The White House is hosting a screening of the gory 2018 anti-abortion film Gosnell on Friday, according to an invitation sent to pro-life activists and others last week. The film depicts second- and third-trimester abortions in gruesome detail, and the screening seems intended as a gesture of support for the anti-abortion activist community at a moment when “late-term” abortions have become the focus of heated political and cultural debate.
Gosnell, subtitled “The Trial of America’s Biggest Serial Killer,” tells the story of the 2013 prosecution of Kermit Gosnell, a Philadelphia abortion doctor found guilty of three counts of first-degree murder in botched abortions that prosecutors said resulted in live births. Gosnell’s clinic catered to poor women, and prosecutors described it as a “house of horrors” rife with health code violations.
The indie drama, which made its debut in October, became a cause célèbre among conservatives after producers accused the mainstream media and Hollywood of bias against it. The conservative site Newsmax called Gosnell “the movie Hollywood does not want you to see.” The film was screened last year at the Values Voter Summit, and the activist group Students for Life has sponsored dozens of screenings on high school and college campuses. Actor Dean Cain, who starred in the movie as a detective who uncovers Gosnell’s crimes, has continued to give interviews on abortion politics. He told Fox & Friends this year that New York state’s new legal protections for abortion rights “would make the crimes of Kermit Gosnell legal.”
The White House screening of Gosnell takes place just a few weeks after another bloody anti-abortion film, Unplanned, opened at No. 4 at the box office, taking in more than $6 million in its first weekend. Unplanned is a dramatization of the life of a former Planned Parenthood clinic director who became an anti-abortion activist. The film has received public support from conservatives including Donald Trump Jr. and Sen. Ted Cruz; Vice President Mike Pence called it “deeply inspiring.” The star of Unplanned, Ashley Bratcher, has become a spokesperson for the film’s pro-life message; she wrote an op-ed for Fox News in December in which she revealed that her mother had planned to abort her before changing her mind.
Friday’s Gosnell screening appears to be the first politically controversial movie to be screened at Trump’s White House. (The White House did not respond immediately to a request for comment about the Gosnell screening; this post will be updated if that changes.)

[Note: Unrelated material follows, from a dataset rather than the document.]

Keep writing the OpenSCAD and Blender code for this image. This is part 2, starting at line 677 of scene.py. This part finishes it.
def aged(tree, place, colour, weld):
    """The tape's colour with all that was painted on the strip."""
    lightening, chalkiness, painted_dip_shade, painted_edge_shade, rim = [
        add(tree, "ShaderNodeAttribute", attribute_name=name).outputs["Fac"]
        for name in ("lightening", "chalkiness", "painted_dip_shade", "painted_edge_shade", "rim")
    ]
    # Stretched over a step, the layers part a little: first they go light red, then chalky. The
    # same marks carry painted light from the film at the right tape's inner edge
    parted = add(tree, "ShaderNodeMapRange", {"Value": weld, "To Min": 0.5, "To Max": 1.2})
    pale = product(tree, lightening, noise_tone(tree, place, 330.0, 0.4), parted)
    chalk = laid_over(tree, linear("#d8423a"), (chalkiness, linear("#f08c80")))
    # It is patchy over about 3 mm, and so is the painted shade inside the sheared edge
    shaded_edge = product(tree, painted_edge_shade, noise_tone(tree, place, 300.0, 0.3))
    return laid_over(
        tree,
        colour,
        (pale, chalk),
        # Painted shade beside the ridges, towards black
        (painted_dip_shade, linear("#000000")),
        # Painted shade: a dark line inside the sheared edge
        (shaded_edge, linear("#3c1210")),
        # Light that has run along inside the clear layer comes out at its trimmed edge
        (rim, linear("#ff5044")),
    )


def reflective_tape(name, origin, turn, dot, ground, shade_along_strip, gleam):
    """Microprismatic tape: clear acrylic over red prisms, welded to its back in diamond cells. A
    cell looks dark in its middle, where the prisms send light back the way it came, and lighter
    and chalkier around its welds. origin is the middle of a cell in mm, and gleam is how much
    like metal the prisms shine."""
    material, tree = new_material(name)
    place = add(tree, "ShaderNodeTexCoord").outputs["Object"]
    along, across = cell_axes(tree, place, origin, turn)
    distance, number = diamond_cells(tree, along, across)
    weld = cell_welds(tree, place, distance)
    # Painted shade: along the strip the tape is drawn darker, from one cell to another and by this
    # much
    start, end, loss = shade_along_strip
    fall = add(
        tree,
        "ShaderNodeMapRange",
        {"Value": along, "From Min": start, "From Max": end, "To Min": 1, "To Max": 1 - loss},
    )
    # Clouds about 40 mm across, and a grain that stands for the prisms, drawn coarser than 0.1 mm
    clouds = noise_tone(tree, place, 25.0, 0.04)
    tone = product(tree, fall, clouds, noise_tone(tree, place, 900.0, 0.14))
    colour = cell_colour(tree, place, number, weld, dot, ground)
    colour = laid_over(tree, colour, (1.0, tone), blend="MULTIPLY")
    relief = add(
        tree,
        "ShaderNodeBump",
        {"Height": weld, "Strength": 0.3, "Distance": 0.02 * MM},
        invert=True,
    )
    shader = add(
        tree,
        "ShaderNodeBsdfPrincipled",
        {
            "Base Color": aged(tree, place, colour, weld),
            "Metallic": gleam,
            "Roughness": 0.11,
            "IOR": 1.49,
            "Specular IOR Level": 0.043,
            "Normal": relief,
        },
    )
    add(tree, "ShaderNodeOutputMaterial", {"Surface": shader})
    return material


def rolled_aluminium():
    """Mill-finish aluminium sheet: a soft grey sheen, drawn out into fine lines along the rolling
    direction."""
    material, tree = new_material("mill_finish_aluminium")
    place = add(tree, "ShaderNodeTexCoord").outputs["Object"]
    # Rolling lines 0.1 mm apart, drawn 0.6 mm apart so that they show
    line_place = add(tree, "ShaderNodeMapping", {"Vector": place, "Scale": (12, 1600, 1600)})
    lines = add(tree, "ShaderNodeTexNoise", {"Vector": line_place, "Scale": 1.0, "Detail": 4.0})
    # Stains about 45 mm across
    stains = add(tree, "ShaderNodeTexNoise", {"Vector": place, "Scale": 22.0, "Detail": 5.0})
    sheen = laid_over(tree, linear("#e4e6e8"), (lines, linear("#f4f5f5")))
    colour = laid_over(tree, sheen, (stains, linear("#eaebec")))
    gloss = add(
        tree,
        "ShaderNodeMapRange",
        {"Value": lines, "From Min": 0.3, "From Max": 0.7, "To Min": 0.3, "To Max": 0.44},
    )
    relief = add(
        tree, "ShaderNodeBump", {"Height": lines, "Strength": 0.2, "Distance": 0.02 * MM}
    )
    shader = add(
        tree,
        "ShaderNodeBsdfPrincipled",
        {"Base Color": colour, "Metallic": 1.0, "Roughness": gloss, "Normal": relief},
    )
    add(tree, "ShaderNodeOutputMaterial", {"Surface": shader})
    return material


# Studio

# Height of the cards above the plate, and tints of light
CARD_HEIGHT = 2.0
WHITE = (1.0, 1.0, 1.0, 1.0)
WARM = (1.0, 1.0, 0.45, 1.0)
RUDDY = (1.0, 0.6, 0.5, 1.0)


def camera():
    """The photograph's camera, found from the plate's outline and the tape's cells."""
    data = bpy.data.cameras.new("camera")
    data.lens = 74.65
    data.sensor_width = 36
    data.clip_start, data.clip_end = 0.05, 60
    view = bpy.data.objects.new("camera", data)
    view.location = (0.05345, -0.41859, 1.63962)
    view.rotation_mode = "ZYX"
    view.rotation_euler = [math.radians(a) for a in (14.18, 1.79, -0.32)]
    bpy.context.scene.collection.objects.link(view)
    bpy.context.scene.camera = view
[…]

Presidents have hosted film screenings at the White House since Franklin Roosevelt converted a cloakroom into a movie theater in 1942. The theater is sometimes used privately by the president and his family, but has also been used to host small groups for screenings with political or cultural significance. President Obama hosted a screening of The Danish Girl, about an early-20th-century transgender artist, as part of an event honoring LGBTQ activists in 2015, for example. The first movie Trump screened as president was the Pixar sequel Finding Dory. The White House said at the time that he introduced the film but did not stay to watch it.